- DATASET EXCERPT:
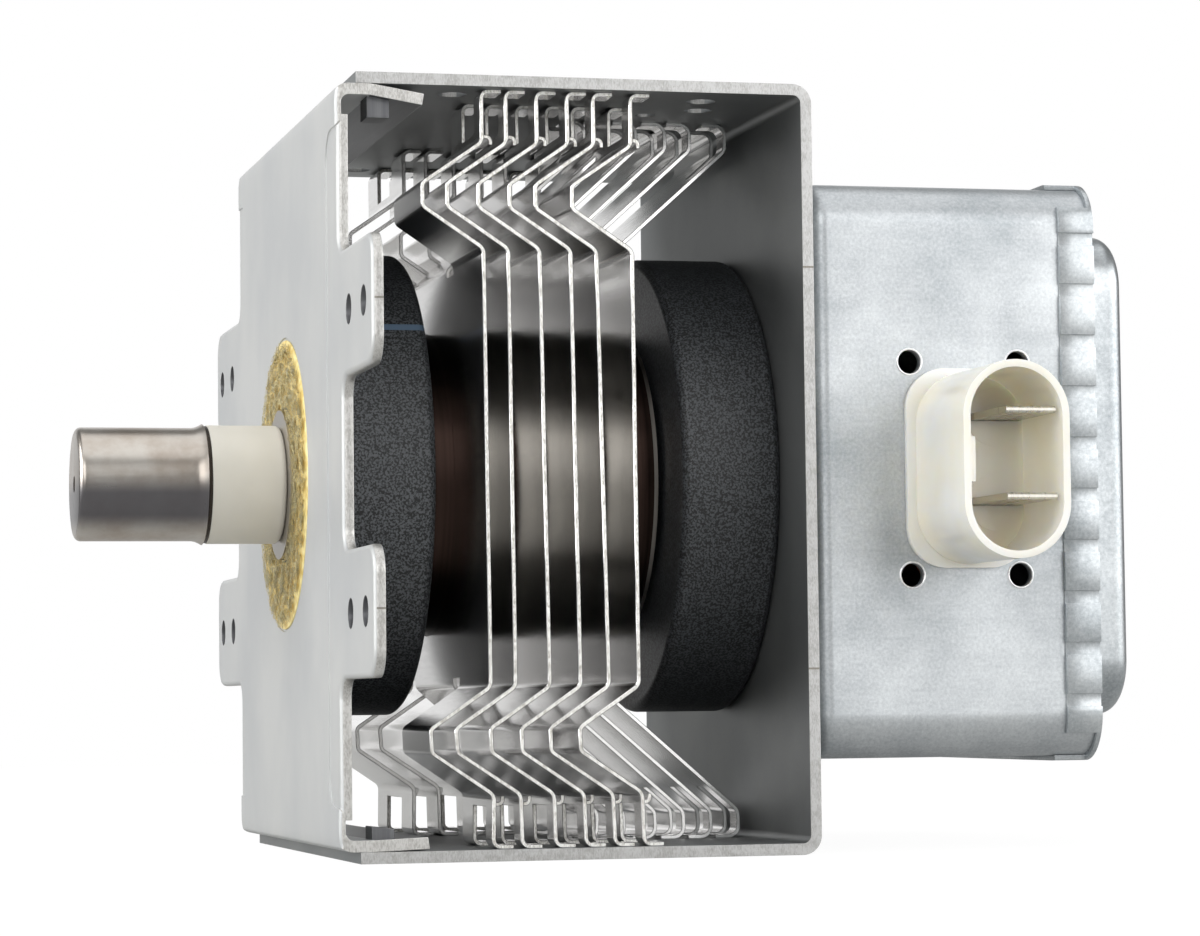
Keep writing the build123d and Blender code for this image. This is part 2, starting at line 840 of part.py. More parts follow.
def build_parts():
    parts = {
        "mounting_plate": mounting_plate(),
        "yoke_frame": yoke_frame(),
        "antenna_side_magnet": magnet(steel_sheet),
        "filter_side_magnet": magnet(yoke_inside_x - magnet_thickness),
        "anode_cylinder": anode_cylinder(),
        "antenna_side_pole_piece": pole_piece(-1),
        "filter_side_pole_piece": pole_piece(1),
        "antenna_seal_cup": antenna_seal_cup(),
        "cathode_seal_cup": cathode_seal_cup(),
        "antenna_ceramic": antenna_ceramic(),
        "exhaust_tube": exhaust_tube(),
        "antenna_lead": antenna_lead(),
        "antenna_cap": antenna_cap(),
        "rf_gasket": rf_gasket(),
        "filament": filament(),
        "antenna_side_end_hat": end_hat(-1),
        "filter_side_end_hat": end_hat(1),
        "centre_cathode_lead": centre_lead(),
        "side_cathode_lead": side_lead(),
        "stem_ceramic": stem_ceramic(),
        "filter_box": filter_box(),
        "filter_lid": filter_lid(),
        "connector_housing": connector_housing(),
        "connector_earth_plate": earth_plate(),
    }
    for index in range(vane_count):
        parts["anode_vane_%02d" % (index + 1)] = anode_vane(index)
    for label, side in (("antenna_side", -1), ("filter_side", 1)):
        parts["small_strap_" + label] = strap(small_strap_radius, side)
        parts["large_strap_" + label] = strap(large_strap_radius, side)
    for index, x in enumerate(fin_places):
        parts["cooling_fin_%d" % (index + 1)] = cooling_fin(x)
    for label, side in (("upper", 1), ("lower", -1)):
        parts["terminal_blade_" + label] = terminal_blade(side)
        parts["choke_core_" + label] = choke_core(side)
        parts["choke_winding_" + label] = choke_winding(side)
        parts["choke_lead_" + label] = front_choke_lead(side)
        parts["stem_terminal_" + label] = stem_terminal(side)
    return parts


os.makedirs("parts", exist_ok=True)
for part_name, solid in build_parts().items():
    save(solid, part_name)
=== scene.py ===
import bpy
import bmesh
import math
import random
from mathutils import Matrix, Vector


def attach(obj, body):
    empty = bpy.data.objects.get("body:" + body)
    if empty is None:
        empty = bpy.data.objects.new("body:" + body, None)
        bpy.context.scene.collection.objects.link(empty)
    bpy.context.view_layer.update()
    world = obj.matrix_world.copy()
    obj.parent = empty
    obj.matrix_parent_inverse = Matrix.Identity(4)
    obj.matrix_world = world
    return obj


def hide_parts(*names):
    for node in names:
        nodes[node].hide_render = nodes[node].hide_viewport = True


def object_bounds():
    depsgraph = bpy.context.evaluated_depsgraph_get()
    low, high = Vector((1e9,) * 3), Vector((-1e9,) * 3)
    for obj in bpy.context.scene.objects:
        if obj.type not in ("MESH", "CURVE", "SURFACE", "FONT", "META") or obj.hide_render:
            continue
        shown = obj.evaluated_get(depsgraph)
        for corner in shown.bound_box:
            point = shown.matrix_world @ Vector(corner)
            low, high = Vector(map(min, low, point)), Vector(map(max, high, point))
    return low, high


# A magnetron of a microwave oven, lying on a pale table.
# X is the antenna axis (antenna at -X), Y is the depth, Z is up, all in metres.

mm = 0.001

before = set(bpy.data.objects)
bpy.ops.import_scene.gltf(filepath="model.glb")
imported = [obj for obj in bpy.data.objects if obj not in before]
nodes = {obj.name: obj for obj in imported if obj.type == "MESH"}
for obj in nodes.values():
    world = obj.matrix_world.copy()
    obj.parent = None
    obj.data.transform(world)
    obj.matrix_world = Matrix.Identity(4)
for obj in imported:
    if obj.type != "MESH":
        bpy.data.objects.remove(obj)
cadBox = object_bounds()
scene = bpy.context.scene
print("frame loaded:", len(nodes), "nodes")


# materials

def srgb(code):
    # hex colour as written on screen, turned to linear light
    channels = [int(code[i:i + 2], 16) / 255 for i in (1, 3, 5)]
    linear = [c / 12.92 if c <= 0.04045 else ((c + 0.055) / 1.055) ** 2.4 for c in channels]
    return (*linear, 1.0)


def addNode(tree, kind, settings=None, **inputs):
    # adds one shader node; an input is a value, or a socket to link from,
    # and goes by its name, or as _6 by its number where names repeat
    node = tree.nodes.new("ShaderNode" + kind)
    for name, value in (settings or {}).items():
        setattr(node, name, value)
    for name, value in inputs.items():
        byNumber = name[1:].isdigit()
        socket = node.inputs[int(name[1:]) if byNumber else name.replace("_", " ")]
        if isinstance(value, bpy.types.NodeSocket):
            tree.links.new(value, socket)
        else:
            socket.default_value = value
    return node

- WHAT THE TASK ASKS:
Starting at the line that contains "label] = stem_terminal(side)" and ending at the line that contains "return low, high", repeat each line exactly, both ends included, and nothing else.

- COMPLETE ANSWER:
        parts["stem_terminal_" + label] = stem_terminal(side)
    return parts


os.makedirs("parts", exist_ok=True)
for part_name, solid in build_parts().items():
    save(solid, part_name)
=== scene.py ===
import bpy
import bmesh
import math
import random
from mathutils import Matrix, Vector


def attach(obj, body):
    empty = bpy.data.objects.get("body:" + body)
    if empty is None:
        empty = bpy.data.objects.new("body:" + body, None)
        bpy.context.scene.collection.objects.link(empty)
    bpy.context.view_layer.update()
    world = obj.matrix_world.copy()
    obj.parent = empty
    obj.matrix_parent_inverse = Matrix.Identity(4)
    obj.matrix_world = world
    return obj


def hide_parts(*names):
    for node in names:
        nodes[node].hide_render = nodes[node].hide_viewport = True


def object_bounds():
    depsgraph = bpy.context.evaluated_depsgraph_get()
    low, high = Vector((1e9,) * 3), Vector((-1e9,) * 3)
    for obj in bpy.context.scene.objects:
        if obj.type not in ("MESH", "CURVE", "SURFACE", "FONT", "META") or obj.hide_render:
            continue
        shown = obj.evaluated_get(depsgraph)
        for corner in shown.bound_box:
            point = shown.matrix_world @ Vector(corner)
            low, high = Vector(map(min, low, point)), Vector(map(max, high, point))
    return low, high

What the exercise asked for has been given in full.